Gary Clark Jr. is fed up. That’s the first takeaway from his new single, “This Land,” which dropped with a music video on Thursday morning. The song opens with the words “paranoid and pissed off” and only gets more incendiary from there, accompanied by stunning visuals—of Confederate flags, of black children haunting a plantation landscape, of Clark himself in spaces built to be hostile toward black Americans—and the sort of righteous rage that Clark exudes with his voice, his guitar, his face.

The second thing to take away from “This Land” is that Clark has something to say, and he’s fully in a position to say it. Clocking in at over six and a half minutes, “This Land” is perhaps the first truly great song of Clark’s career, a defiant, statement-piece anthem that fits alongside pieces like Childish Gambino’s “This is America” and Beyoncé’s “Formation” in its vocal addressing of racism in America.

Several moments within the “This Land” video, which was directed by Savanah Leaf, reference visual antecedents in recent culture. Clark plays guitar in an antebellum hallway that looks a bit like the one Beyoncé dances in from “Formation.” Shots of a young boy in the water recall the Oscar-winning Moonlight. Horror movie-style shots of the boy’s head centered in the frame, bathed in blue light and with tears streaming down his face, recall Get Out. And the most resonant themes from these cultural touchstones—racism, the artifacts of the South, the ability of black children to find space for themselves in a country that’s often unsafe for them—run through “This Land,” too. Rolling Stone described the video as “a scathing account of Trump-era racism,” but the use of Confederate flags and historic imagery throughout show that Clark’s using a much wider lens.

That generational message is something that Clark is uniquely equipped to address. On his first two albums (and in other spots where he’s appeared, like his Lincoln car commercials), he’s largely been marketed in the role of a modern-day bluesman, a living avatar for the black musicians who invented the blues in the days before white artists co-opted the form. The kind of music that Clark plays has roots as old as the Confederate flags lining mailboxes on the rural Texas streets we see in the opening frames of the video, and as old as the plantation house—with a lynching tree in the yard—that he takes ownership of as he sings, “I’m America’s son, this is where I came from.”

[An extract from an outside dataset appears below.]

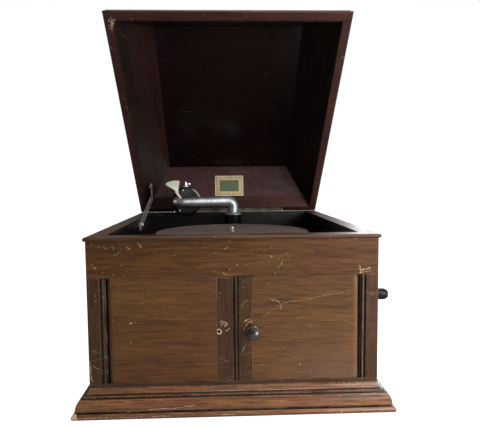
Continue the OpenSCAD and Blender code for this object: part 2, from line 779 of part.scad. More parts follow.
module door_panel_left() color("peru") {
    translate([-hinge_x, door_axis_y, 0]) pivot_edge();
    door_slab(-hinge_x + door_t / 2, seam_x - door_gap / 2 - stile_left);
}

module door_stile_left() color("sienna") difference() {
    door_slab(seam_x - door_gap / 2 - stile_left, seam_x - door_gap / 2);
    knob_hole(-knob_hole_x);
}

module knob_hole(x) translate([x, -hd - 1, knob_z]) rotate([-90, 0, 0]) cylinder(h = door_t + 2, r = knob_hole_r);

bead_x = seam_x + door_gap / 2;

module door_panel_right() color("peru") difference() {
    mirror([1, 0, 0]) {
        translate([-hinge_x, door_axis_y, 0]) pivot_edge();
        door_slab(-hinge_x + door_t / 2, -bead_x - bead_w - stile_right);
    }
    knob_hole(knob_x);
}

// The right door's meeting board carries the bead that covers the seam.
module door_stile_right() color("sienna") difference() {
    translate([0, 0, door_z0]) linear_extrude(door_z1 - door_z0)
        beaded(bead_x, bead_w, 2.4) translate([bead_x, -hd]) square([bead_w + stile_right, door_t]);
    knob_hole(knob_x);
}

// The turned knob, with its spigot through the door.
module door_knob() color("black") translate([knob_x, -hd, knob_z]) rotate([90, 0, 0])
    rotate_extrude() polygon([[0, -door_t], [knob_hole_r, -door_t], [knob_hole_r, 0],
        [knob_d * 0.26, 0], [knob_d * 0.24, 7], [knob_d * 0.36, 9.5], [knob_d * 0.5, 13.5],
        [knob_d * 0.5, 17.5], [knob_d * 0.4, 20.8], [knob_d * 0.2, 22.6], [0, 23]]);

module knob_ring() color("silver") translate([knob_x, -hd, knob_z]) rotate([90, 0, 0])
    washer(knob_d * 0.42, knob_d * 0.26 + run_gap, 1.4);

// Turntable

module platter() color("silver") translate([plat_x, plat_y, 0]) rotate_extrude() polygon([
    [shaft_r + run_gap, plat_z0 + 1], [13, plat_z0 + 1], [13, plat_z1 - 2.5], [platter_r - 3, plat_z1 - 2.5],
    [platter_r - 3, plat_z0], [platter_r - 0.8, plat_z0], [platter_r, plat_z0 + 1],
    [platter_r, plat_z1 - 1.5], [platter_r - 0.6, plat_z1 - 0.4], [platter_r - 1.6, plat_z1], [shaft_r + run_gap, plat_z1]]);

module felt_mat() color("tan") translate([plat_x, plat_y, plat_z1])
    washer(platter_r - 1.8, shaft_r + 0.5, felt_t);

pinion_z0 = plate_z1 - plate_t - 9;
wheel_z0 = pinion_z0 + 1.5;
worm_wheel_t = 3;

// Spindle shaft with its pinion and the wheel that drives the governor.
module spindle() color("silver") translate([plat_x, plat_y, 0]) {
    rotate_extrude() polygon([[0, frame_z0 - 4], [shaft_r, frame_z0 - 4], [shaft_r, board_z1 + 6],
        [8, board_z1 + 6], [8, plat_z0 + 1], [shaft_r, plat_z0 + 1], [shaft_r, plat_z1 - 1],
        [spindle_r, plat_z1 + 0.5], [spindle_r, felt_z + spindle_h - 2],
        [spindle_r - 0.7, felt_z + spindle_h - 0.6], [1.2, felt_z + spindle_h], [0, felt_z + spindle_h]]);
    translate([0, 0, pinion_z0]) rotate([0, 0, mid_dir]) linear_extrude(7) difference() {
        gear_outline(spindle_teeth, m_wheel);
        circle(r = shaft_r - 0.5);
    }
    translate([0, 0, worm_z - worm_wheel_t / 2]) linear_extrude(worm_wheel_t) difference() {
        gear_outline(worm_wheel_teeth, m_worm);
        circle(r = shaft_r - 0.5);
    }
}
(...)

In the video’s final moments, there’s an outro that doesn’t appear on the single version of “This Land.” In this version, Clark’s rock and roll explosion cuts off abruptly, and switches instead to an acoustic guitar. We see him sitting on the porch, playing a more peaceful melody (“The Governor,” another track from the forthcoming album) for the little boy who’s haunted the scene for the past six minutes. It’s a cap to an exhausting explosion of emotion, a moment of harmony that Clark earns after expressing his rage and defiance—this land is his land, he sings throughout the song. In the closing moments, he shows us what he’ll do with it when he’s given a chance to rest.